### WRITTEN PROBLEM
All of the data needs to be repeated exactly.

### GIVEN DATA
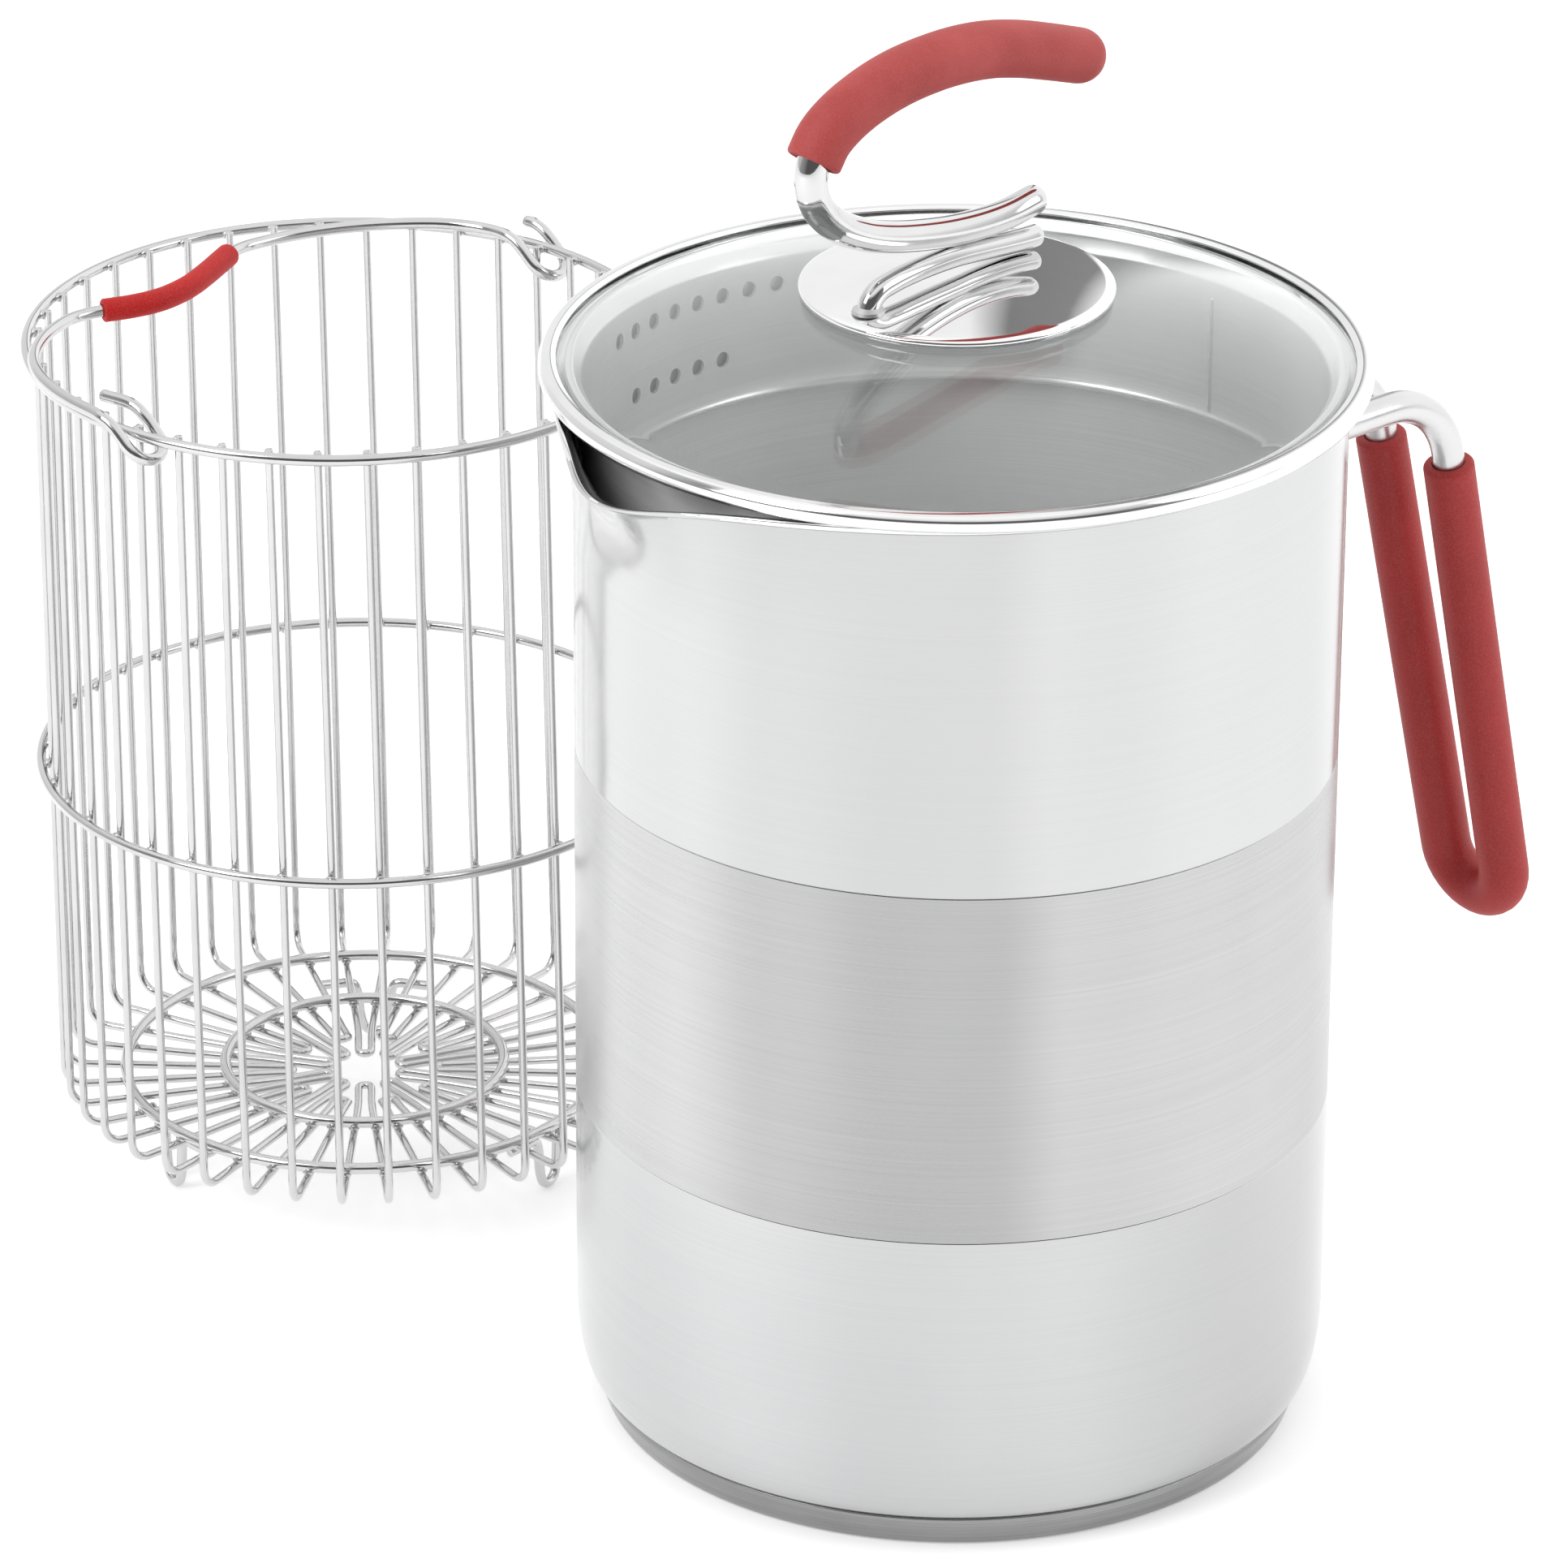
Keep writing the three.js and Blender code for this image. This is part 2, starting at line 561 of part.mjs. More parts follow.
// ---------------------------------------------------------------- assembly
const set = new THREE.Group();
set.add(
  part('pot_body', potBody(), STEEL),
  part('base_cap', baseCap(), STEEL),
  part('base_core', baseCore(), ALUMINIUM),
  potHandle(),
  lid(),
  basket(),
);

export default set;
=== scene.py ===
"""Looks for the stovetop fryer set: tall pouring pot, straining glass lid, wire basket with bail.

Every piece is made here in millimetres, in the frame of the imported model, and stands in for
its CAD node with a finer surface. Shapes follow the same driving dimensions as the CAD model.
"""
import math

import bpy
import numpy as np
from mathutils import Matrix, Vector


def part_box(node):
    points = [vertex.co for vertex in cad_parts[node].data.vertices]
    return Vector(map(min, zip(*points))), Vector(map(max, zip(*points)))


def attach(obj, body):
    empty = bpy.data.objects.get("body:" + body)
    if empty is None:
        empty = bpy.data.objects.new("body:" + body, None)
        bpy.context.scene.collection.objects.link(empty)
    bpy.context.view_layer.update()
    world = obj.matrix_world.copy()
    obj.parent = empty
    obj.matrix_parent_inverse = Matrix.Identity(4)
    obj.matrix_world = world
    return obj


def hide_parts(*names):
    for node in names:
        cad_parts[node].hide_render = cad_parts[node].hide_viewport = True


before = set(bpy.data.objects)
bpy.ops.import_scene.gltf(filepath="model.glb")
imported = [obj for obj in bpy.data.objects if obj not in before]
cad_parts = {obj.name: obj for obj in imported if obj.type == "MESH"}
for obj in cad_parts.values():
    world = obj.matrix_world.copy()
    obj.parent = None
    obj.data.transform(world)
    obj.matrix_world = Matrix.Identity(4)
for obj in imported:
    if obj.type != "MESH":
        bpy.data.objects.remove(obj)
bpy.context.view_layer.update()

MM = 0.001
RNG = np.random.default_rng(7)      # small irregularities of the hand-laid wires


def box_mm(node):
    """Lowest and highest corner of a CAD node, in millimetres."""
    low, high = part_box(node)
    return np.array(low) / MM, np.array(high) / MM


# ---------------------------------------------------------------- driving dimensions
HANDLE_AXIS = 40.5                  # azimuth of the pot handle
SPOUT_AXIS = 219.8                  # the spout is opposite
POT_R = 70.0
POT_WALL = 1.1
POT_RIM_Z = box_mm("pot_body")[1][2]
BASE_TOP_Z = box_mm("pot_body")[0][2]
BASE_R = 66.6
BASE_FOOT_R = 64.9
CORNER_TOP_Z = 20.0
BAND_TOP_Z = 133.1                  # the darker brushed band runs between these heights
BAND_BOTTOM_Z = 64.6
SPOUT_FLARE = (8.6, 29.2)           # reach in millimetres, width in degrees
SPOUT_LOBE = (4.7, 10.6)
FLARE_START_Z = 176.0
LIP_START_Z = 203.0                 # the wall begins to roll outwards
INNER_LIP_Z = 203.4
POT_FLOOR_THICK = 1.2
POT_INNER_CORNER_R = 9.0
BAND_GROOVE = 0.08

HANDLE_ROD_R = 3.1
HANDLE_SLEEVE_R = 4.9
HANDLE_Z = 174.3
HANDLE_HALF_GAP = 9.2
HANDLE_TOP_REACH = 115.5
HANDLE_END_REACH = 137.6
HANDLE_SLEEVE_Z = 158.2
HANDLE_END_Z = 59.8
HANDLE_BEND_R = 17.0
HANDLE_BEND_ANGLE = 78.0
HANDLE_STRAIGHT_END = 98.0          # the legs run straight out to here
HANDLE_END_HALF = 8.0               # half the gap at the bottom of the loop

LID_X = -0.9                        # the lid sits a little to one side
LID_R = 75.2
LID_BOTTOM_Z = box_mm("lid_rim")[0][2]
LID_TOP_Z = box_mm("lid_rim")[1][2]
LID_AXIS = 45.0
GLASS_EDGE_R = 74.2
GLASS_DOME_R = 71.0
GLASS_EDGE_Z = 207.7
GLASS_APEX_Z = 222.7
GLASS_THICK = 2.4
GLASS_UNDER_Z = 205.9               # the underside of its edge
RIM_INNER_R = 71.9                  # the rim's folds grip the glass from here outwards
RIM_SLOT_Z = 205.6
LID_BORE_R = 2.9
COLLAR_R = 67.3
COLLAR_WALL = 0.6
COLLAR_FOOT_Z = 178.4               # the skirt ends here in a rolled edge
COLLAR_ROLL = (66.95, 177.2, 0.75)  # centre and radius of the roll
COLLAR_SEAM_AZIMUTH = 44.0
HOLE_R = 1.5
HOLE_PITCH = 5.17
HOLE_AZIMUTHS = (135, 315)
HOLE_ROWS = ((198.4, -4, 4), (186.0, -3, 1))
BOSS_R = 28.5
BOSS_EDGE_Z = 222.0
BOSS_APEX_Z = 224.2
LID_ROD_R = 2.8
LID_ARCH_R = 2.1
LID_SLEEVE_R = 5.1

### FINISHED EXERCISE
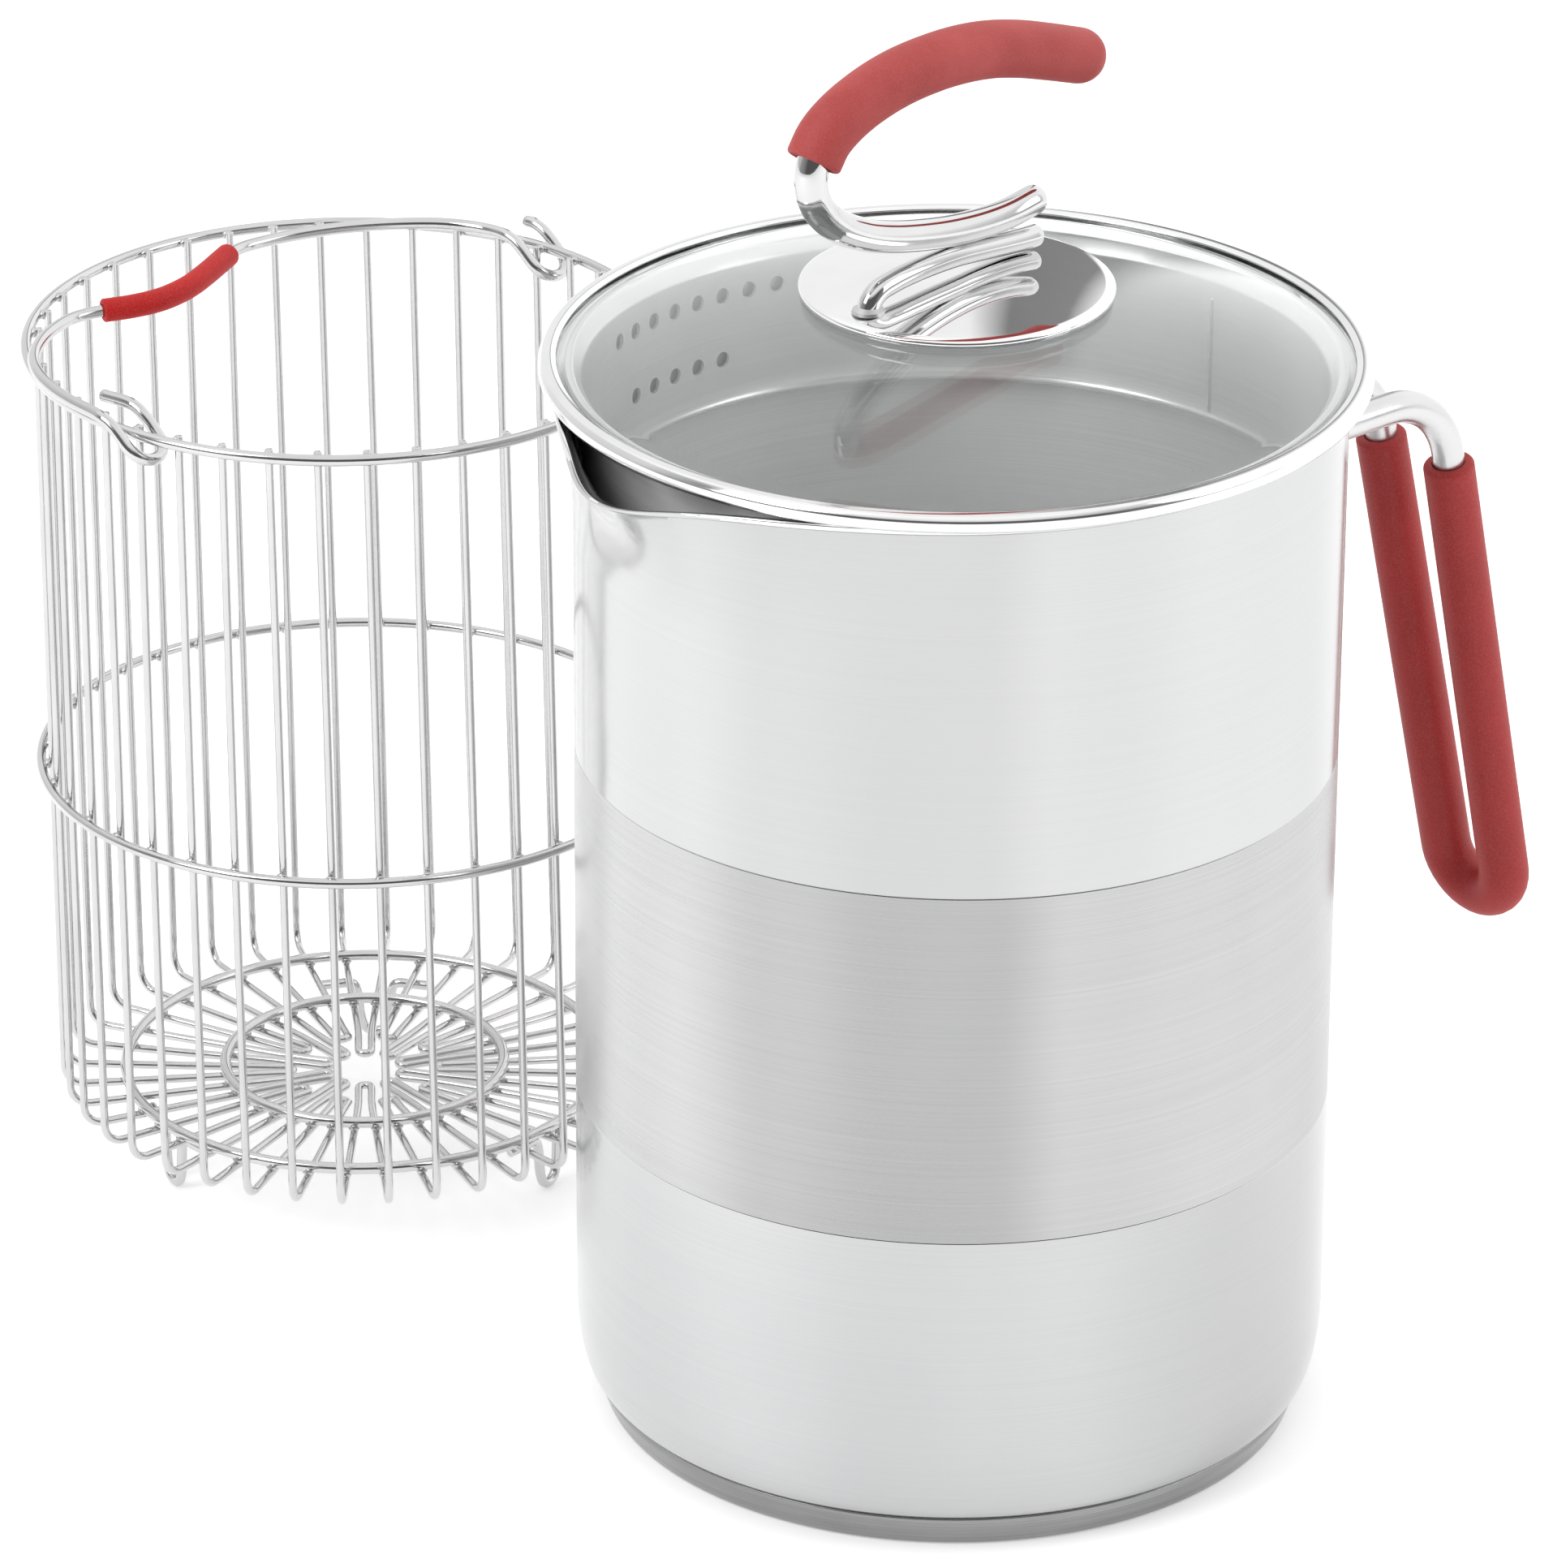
Keep writing the three.js and Blender code for this image. This is part 2, starting at line 561 of part.mjs. More parts follow.
// ---------------------------------------------------------------- assembly
const set = new THREE.Group();
set.add(
  part('pot_body', potBody(), STEEL),
  part('base_cap', baseCap(), STEEL),
  part('base_core', baseCore(), ALUMINIUM),
  potHandle(),
  lid(),
  basket(),
);

export default set;
=== scene.py ===
"""Looks for the stovetop fryer set: tall pouring pot, straining glass lid, wire basket with bail.

Every piece is made here in millimetres, in the frame of the imported model, and stands in for
its CAD node with a finer surface. Shapes follow the same driving dimensions as the CAD model.
"""
import math

import bpy
import numpy as np
from mathutils import Matrix, Vector


def part_box(node):
    points = [vertex.co for vertex in cad_parts[node].data.vertices]
    return Vector(map(min, zip(*points))), Vector(map(max, zip(*points)))


def attach(obj, body):
    empty = bpy.data.objects.get("body:" + body)
    if empty is None:
        empty = bpy.data.objects.new("body:" + body, None)
        bpy.context.scene.collection.objects.link(empty)
    bpy.context.view_layer.update()
    world = obj.matrix_world.copy()
    obj.parent = empty
    obj.matrix_parent_inverse = Matrix.Identity(4)
    obj.matrix_world = world
    return obj


def hide_parts(*names):
    for node in names:
        cad_parts[node].hide_render = cad_parts[node].hide_viewport = True


before = set(bpy.data.objects)
bpy.ops.import_scene.gltf(filepath="model.glb")
imported = [obj for obj in bpy.data.objects if obj not in before]
cad_parts = {obj.name: obj for obj in imported if obj.type == "MESH"}
for obj in cad_parts.values():
    world = obj.matrix_world.copy()
    obj.parent = None
    obj.data.transform(world)
    obj.matrix_world = Matrix.Identity(4)
for obj in imported:
    if obj.type != "MESH":
        bpy.data.objects.remove(obj)
bpy.context.view_layer.update()

MM = 0.001
RNG = np.random.default_rng(7)      # small irregularities of the hand-laid wires


def box_mm(node):
    """Lowest and highest corner of a CAD node, in millimetres."""
    low, high = part_box(node)
    return np.array(low) / MM, np.array(high) / MM


# ---------------------------------------------------------------- driving dimensions
HANDLE_AXIS = 40.5                  # azimuth of the pot handle
SPOUT_AXIS = 219.8                  # the spout is opposite
POT_R = 70.0
POT_WALL = 1.1
POT_RIM_Z = box_mm("pot_body")[1][2]
BASE_TOP_Z = box_mm("pot_body")[0][2]
BASE_R = 66.6
BASE_FOOT_R = 64.9
CORNER_TOP_Z = 20.0
BAND_TOP_Z = 133.1                  # the darker brushed band runs between these heights
BAND_BOTTOM_Z = 64.6
SPOUT_FLARE = (8.6, 29.2)           # reach in millimetres, width in degrees
SPOUT_LOBE = (4.7, 10.6)
FLARE_START_Z = 176.0
LIP_START_Z = 203.0                 # the wall begins to roll outwards
INNER_LIP_Z = 203.4
POT_FLOOR_THICK = 1.2
POT_INNER_CORNER_R = 9.0
BAND_GROOVE = 0.08

HANDLE_ROD_R = 3.1
HANDLE_SLEEVE_R = 4.9
HANDLE_Z = 174.3
HANDLE_HALF_GAP = 9.2
HANDLE_TOP_REACH = 115.5
HANDLE_END_REACH = 137.6
HANDLE_SLEEVE_Z = 158.2
HANDLE_END_Z = 59.8
HANDLE_BEND_R = 17.0
HANDLE_BEND_ANGLE = 78.0
HANDLE_STRAIGHT_END = 98.0          # the legs run straight out to here
HANDLE_END_HALF = 8.0               # half the gap at the bottom of the loop

LID_X = -0.9                        # the lid sits a little to one side
LID_R = 75.2
LID_BOTTOM_Z = box_mm("lid_rim")[0][2]
LID_TOP_Z = box_mm("lid_rim")[1][2]
LID_AXIS = 45.0
GLASS_EDGE_R = 74.2
GLASS_DOME_R = 71.0
GLASS_EDGE_Z = 207.7
GLASS_APEX_Z = 222.7
GLASS_THICK = 2.4
GLASS_UNDER_Z = 205.9               # the underside of its edge
RIM_INNER_R = 71.9                  # the rim's folds grip the glass from here outwards
RIM_SLOT_Z = 205.6
LID_BORE_R = 2.9
COLLAR_R = 67.3
COLLAR_WALL = 0.6
COLLAR_FOOT_Z = 178.4               # the skirt ends here in a rolled edge
COLLAR_ROLL = (66.95, 177.2, 0.75)  # centre and radius of the roll
COLLAR_SEAM_AZIMUTH = 44.0
HOLE_R = 1.5
HOLE_PITCH = 5.17
HOLE_AZIMUTHS = (135, 315)
HOLE_ROWS = ((198.4, -4, 4), (186.0, -3, 1))
BOSS_R = 28.5
BOSS_EDGE_Z = 222.0
BOSS_APEX_Z = 224.2
LID_ROD_R = 2.8
LID_ARCH_R = 2.1
LID_SLEEVE_R = 5.1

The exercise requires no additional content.